When you read your thesis after submission you’re trying to prepare for the viva. Each time you read moves you closer to a state of being ready. Every minute of careful reading helps you build yourself up for discussing your research with your examiners. You don’t want to find typos, unclear writing or places that need a little help!

So don’t look for them. If you find them, make a note, but focus on what matters. Focus on the flow of words and ideas. Focus on what you set out as important.

To help the transition between the periods before and after submission take a break. Leave your thesis alone for a few weeks, if you can. Come back to it with a refreshed mind. Take your time and read it carefully.

How Many References?

How many references do you need in a thesis bibliography?

A recent webinar participant was concerned because others were disclosing that their bibliographies contained hundreds and hundreds of references. The participant’s bibliography had far fewer. Their question, from a place of worry and concern, was quite natural to ask.

The most simple response to this concern, how many references do I need?, is to say: you need enough. The actual number varies according to someone’s discipline, the nature of their research, their supervisor’s guidance and many other factors.

 

In some regards, bibliography size doesn’t matter. You need what you need to support your research, both doing the work and writing it up in your thesis. If it takes a lot, it takes a lot. If you need five hundred references then that’s what was needed.

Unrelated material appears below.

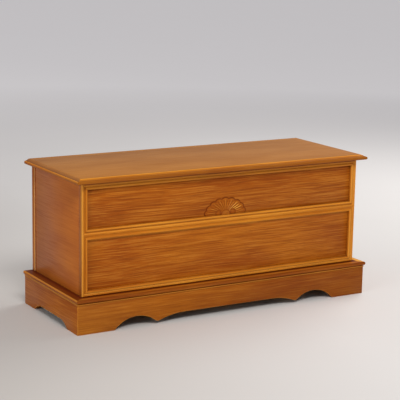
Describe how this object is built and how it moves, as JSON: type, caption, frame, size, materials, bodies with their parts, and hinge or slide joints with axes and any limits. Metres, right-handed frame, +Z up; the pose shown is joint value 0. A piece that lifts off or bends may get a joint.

Bibliography size does matter for viva prep because you still have to consider that information to get ready. 500 papers is a lot to mull over, but then so is 200 – or even one hundred!

To prepare well you have to consider which references help your research the most. Which ones do you need to be mindful of for your viva? What do you need to consider to narrow your focus from hundreds of papers to, say, the top ten that have supported your research?

Bibliography size matters – and it doesn’t matter at all. Make sure you know what you need to for your viva. Make sure you steer your focus where it helps you.